Proposal: AOT Compilation

Status: Approved Author: Eric (with AI assistance) Created: 2026-01-31 Approved: 2026-01-31 Affects: Compiler, tooling, CLI


Summary

This proposal formalizes the Ahead-of-Time (AOT) compilation pipeline for Ori, covering object file generation, optimization passes, linking, debug information, and target configuration.


Problem Statement

The LLVM backend (Phase 21A) currently supports JIT compilation for testing and development.

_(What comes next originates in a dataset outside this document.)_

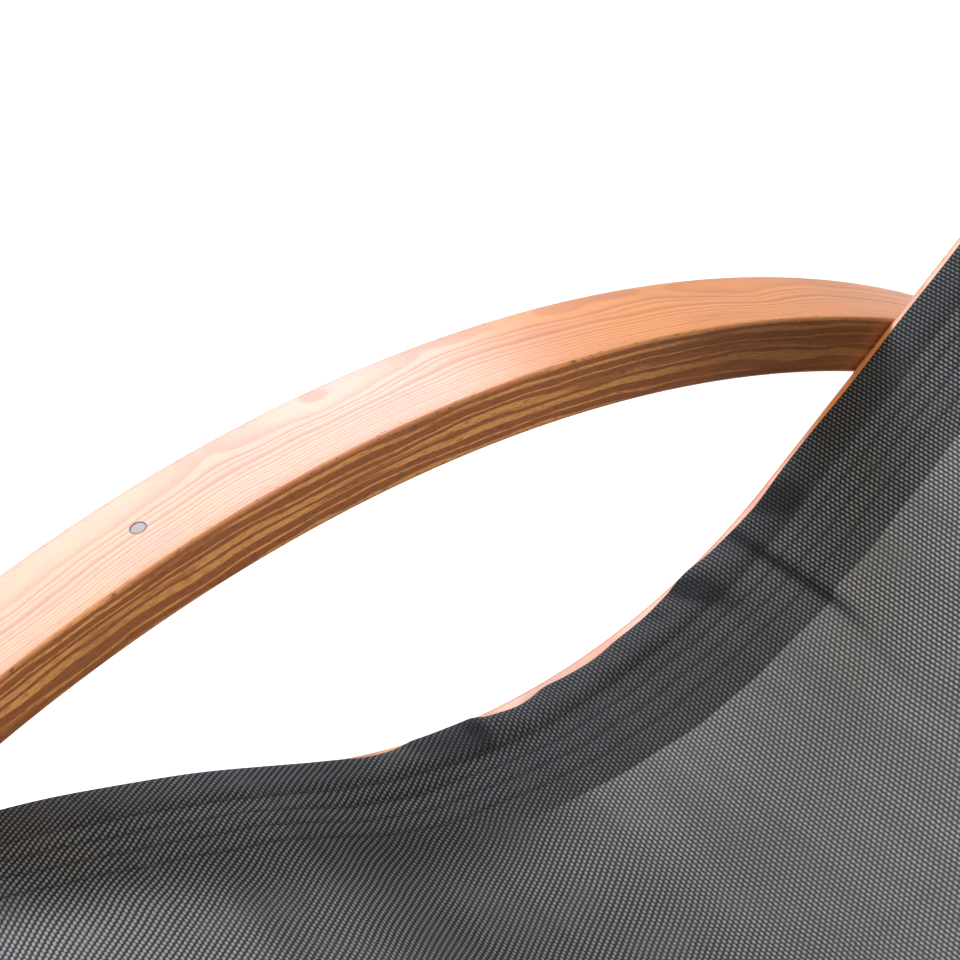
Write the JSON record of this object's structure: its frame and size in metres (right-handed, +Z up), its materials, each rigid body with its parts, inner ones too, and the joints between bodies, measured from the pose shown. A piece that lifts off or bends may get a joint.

Production deployment requires:

  1. Native executables: Standalone binaries without runtime compilation
  2. Libraries: Shared/static libraries for FFI and interoperability
  3. Optimized output: Production-grade optimization passes
  4. Debug support: Source-level debugging with DWARF/CodeView
  5. Cross-compilation: Building for targets other than the host
  6. WASM output: WebAssembly modules for browser/Node.js

Current State

FeatureJIT (21A)AOT (21B)
LLVM IR generationWorkingSame
In-memory executionWorkingN/A
Object file outputMissingRequired
LinkingN/ARequired
OptimizationLimitedFull pipeline
Debug infoNoneRequired

Goals

  1. Generate native executables from Ori source
  2. Support multiple target platforms (Linux, macOS, Windows)
  3. Enable optimized release builds
  4. Provide debuggable development builds
  5. Support WebAssembly output
  6. Enable incremental compilation

Terminology

TermDefinition
AOTAhead-of-Time compilation; generates machine code before execution
Object fileIntermediate compiled unit containing machine code and metadata
LinkerTool that combines object files into executables or libraries
Target triplePlatform identifier (e.g., x86_64-unknown-linux-gnu)
Data layoutMemory representation specification for the target
DWARFDebug information format for Unix-like systems
CodeViewDebug information format for Windows

Design

Compilation Pipeline

┌─────────────┐    ┌─────────────┐    ┌─────────────┐    ┌─────────────┐
│   Source    │───▶│    Parse    │───▶│  Type Check │───▶│   LLVM IR   │
│   (.ori)    │    │    (AST)    │    │   (Types)   │    │  Generation │
└─────────────┘    └─────────────┘    └─────────────┘    └──────┬──────┘

                   ┌─────────────┐    ┌─────────────┐    ┌──────▼──────┐
                   │ Executable  │◀───│    Link     │◀───│   Object    │
                   │   / Lib     │    │             │    │    File     │
                   └─────────────┘    └─────────────┘    └─────────────┘

AOT-specific stages:

  1. Object generation: Emit .o/.obj files from LLVM IR
  2. Optimization: Run LLVM optimization passes on IR
  3. Debug info: Embed source locations and type information
  4. Linking: Combine objects with runtime library into final artifact

Target Configuration

Target Triple

The target is specified as a triple: <arch>-<vendor>-<os>[-<env>]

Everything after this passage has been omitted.